The 9-to-5 job with a steady paycheck is no longer the only model. Gig workers, freelancers, and small business owners have variable and unpredictable income streams. Fintech apps are designed for this reality, offering tools for budgeting, automatic tax savings, and flexible short-term credit. For immigrants, technology has revolutionized remittances. Services like Wise and Remitly have replaced slow, exorbitant wire transfers with a fast, transparent, and radically cheaper way to send money back home to support their families.

The Road Ahead: It’s Not a Perfect Picture

While the progress is undeniable, the mission for truly inclusive banking is far from over. Significant challenges remain. The digital divide is real; not everyone has a reliable smartphone or affordable internet access. As we rely more on data, concerns about privacy and security become paramount. How is our sensitive financial data being used and protected?

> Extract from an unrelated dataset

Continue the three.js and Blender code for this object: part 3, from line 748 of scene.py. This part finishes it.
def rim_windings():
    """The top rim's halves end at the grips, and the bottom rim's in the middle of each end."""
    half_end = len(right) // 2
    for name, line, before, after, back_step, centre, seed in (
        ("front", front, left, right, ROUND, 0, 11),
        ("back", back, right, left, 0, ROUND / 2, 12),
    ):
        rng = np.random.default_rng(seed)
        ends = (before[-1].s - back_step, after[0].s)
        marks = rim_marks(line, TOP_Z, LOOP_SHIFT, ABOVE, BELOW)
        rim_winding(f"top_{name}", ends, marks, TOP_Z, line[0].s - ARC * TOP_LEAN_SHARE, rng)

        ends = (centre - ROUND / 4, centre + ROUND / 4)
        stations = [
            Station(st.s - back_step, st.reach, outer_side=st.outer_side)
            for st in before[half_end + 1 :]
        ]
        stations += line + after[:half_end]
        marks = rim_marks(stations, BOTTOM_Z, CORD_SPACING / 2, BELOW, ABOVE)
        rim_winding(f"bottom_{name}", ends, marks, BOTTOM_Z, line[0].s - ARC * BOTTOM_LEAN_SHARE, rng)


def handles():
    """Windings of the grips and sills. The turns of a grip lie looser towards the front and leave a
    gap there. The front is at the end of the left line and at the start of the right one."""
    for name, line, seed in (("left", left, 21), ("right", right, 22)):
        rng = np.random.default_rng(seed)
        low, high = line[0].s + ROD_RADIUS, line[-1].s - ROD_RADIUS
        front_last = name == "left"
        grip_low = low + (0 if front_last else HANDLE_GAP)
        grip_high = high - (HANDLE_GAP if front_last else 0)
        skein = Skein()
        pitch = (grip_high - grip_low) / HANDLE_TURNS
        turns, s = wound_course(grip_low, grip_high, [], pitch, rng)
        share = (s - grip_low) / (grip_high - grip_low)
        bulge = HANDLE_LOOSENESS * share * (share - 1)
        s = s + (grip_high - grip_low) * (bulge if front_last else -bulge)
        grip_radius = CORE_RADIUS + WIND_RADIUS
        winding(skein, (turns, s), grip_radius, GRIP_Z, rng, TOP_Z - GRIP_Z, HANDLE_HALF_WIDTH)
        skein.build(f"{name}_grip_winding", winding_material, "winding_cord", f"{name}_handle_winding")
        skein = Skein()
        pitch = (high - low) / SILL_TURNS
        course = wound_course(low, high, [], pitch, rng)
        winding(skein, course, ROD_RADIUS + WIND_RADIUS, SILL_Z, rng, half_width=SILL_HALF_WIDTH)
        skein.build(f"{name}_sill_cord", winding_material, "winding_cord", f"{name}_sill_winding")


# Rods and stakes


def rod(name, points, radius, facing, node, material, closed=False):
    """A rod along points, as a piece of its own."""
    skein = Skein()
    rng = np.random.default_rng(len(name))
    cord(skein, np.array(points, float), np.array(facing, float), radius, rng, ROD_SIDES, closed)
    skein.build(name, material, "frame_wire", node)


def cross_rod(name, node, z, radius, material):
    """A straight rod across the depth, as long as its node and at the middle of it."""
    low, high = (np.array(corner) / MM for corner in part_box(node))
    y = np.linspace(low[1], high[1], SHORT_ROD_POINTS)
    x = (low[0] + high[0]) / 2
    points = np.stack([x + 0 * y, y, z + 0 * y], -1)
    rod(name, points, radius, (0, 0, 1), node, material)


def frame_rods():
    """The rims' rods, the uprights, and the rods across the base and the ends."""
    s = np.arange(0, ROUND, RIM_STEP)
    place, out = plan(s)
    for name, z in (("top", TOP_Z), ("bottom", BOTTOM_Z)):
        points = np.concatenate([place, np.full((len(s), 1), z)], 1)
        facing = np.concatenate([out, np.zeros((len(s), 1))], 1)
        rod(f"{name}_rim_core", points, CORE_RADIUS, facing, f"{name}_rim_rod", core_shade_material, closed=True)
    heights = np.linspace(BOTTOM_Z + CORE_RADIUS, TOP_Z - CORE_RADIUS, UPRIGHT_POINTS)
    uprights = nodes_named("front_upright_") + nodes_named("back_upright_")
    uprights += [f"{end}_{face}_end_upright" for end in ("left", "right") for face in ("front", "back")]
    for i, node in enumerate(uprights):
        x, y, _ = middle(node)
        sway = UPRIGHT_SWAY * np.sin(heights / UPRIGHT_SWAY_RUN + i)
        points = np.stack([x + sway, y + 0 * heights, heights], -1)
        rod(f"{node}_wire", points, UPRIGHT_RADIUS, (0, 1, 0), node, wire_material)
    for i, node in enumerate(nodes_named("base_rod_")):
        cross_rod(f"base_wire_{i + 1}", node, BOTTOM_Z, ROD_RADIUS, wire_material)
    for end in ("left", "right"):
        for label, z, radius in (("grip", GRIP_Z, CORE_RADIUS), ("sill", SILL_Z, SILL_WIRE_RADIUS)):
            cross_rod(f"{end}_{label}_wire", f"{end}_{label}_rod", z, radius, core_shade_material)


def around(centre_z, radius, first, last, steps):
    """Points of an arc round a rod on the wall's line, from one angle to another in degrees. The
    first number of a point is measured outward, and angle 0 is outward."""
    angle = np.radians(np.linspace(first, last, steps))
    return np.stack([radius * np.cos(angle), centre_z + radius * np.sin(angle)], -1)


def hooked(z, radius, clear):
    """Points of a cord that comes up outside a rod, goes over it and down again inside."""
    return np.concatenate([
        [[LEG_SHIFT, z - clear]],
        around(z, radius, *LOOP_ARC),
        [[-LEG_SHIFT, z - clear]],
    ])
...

Furthermore, providing access is only half the battle. We also need to ensure people have the knowledge to use these new tools effectively. Financial literacy is the critical software that needs to be installed alongside the banking app. We need to educate users on everything from budgeting and saving to avoiding online scams.

Conclusion

Technology is not a silver bullet, but it is a powerful catalyst. It has successfully identified the cracks in the old financial system—the barriers of geography, cost, and bias—and has begun to systematically dismantle them. We’ve moved from a world where banking was a place you had to go, to a service that comes to you, wherever you are. The journey towards a fully inclusive financial system is ongoing, but for the first time, the tools we’re building are designed to open doors, not to build higher walls. The future of banking isn’t just digital; it’s democratic.


FAQ

What does ‘financial inclusion’ actually mean?

Financial inclusion means that individuals and businesses have access to useful and affordable financial products and services that meet their needs – transactions, payments, savings, credit, and insurance – delivered in a responsible and sustainable way. It’s about moving people from the cash-only, high-risk informal economy into the formal, regulated financial system where their money is safer and they have more opportunities to grow.

Are neobanks and digital-only banks safe?

Yes, for the most part. In most countries, reputable neobanks have the same regulatory protections as traditional banks. For example, in the United States, many partner with FDIC-insured banks, meaning your deposits are protected up to $250,000. It’s always crucial to check that a digital bank is properly licensed and insured in your country before depositing funds, but their digital nature does not inherently make them less safe.

What is the biggest remaining challenge to digital banking inclusion?

While access to technology is a hurdle, the biggest challenge is arguably the ‘last mile’ problem, which is a combination of digital and financial literacy. You can give someone the most advanced banking app in the world, but if they don’t trust it, don’t understand how it works, or don’t see its value, it’s useless. Building trust and providing education to help people confidently navigate the digital financial world is the most critical and complex challenge that remains.